Answer
4.6 m/s
Work Step by Step
Please see the attached image first.
Let's take,
Velocity of the passenger relative to the shore = $V_{PS}$
Velocity of the passenger relative to the boat 2 = $V_{P2}$
Velocity of the boat 2 relative to the shore = $V_{2S}$
Velocity of boat 2 relative to boat 1 = $V_{21}$
Velocity of the boat 1 relative to the shore = $V_{1S}$
We can write,
$V_{PS}=V_{P2}+V_{2S}-(1)$
$V_{2S}=V_{21}+V_{1S}-(2)$
(2)=>(1),
$V_{PS}=V_{P2}+V_{21}+V_{1S}$ ; So we can draw this in the diagram given below.
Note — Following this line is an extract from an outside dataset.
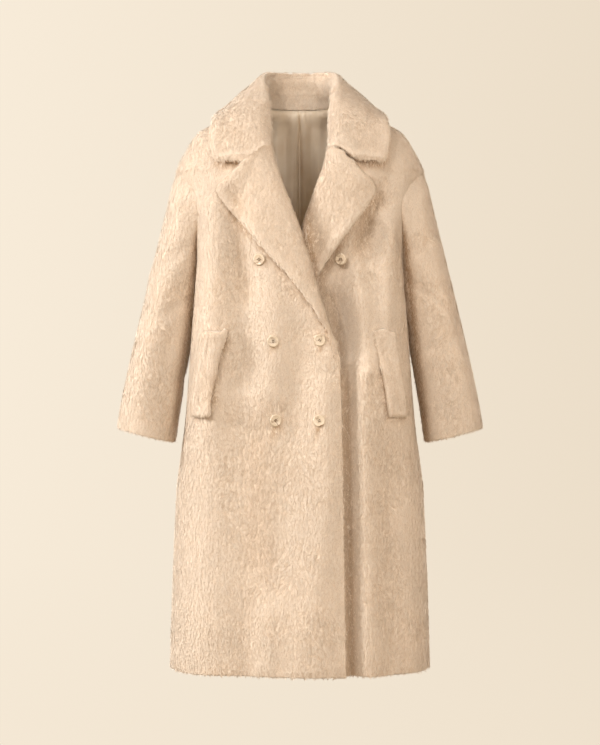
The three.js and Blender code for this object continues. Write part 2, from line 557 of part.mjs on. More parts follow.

Using the Pythagorean theorem we can get,
$V_{PS}=\sqrt {V_{PSx}^{2}+V_{PSy}^{2}}$
$V_{PS}=\sqrt {(V_{P2}+V_{21}cos30^{\circ})^{2}+(V_{21}sin30^{\circ}+V_{1S})^{2}}$
$V_{PS}=\sqrt {(1.2\space m/s+1.6cos30^{\circ}m/s)^{2}+(1.6sin30^{\circ}m/s+3\space m/s)^{2}}$
$V_{PS}=\sqrt {(2.59\space m/s)^{2}+(3.8\space m/s)^{2}}=4.6\space m/s$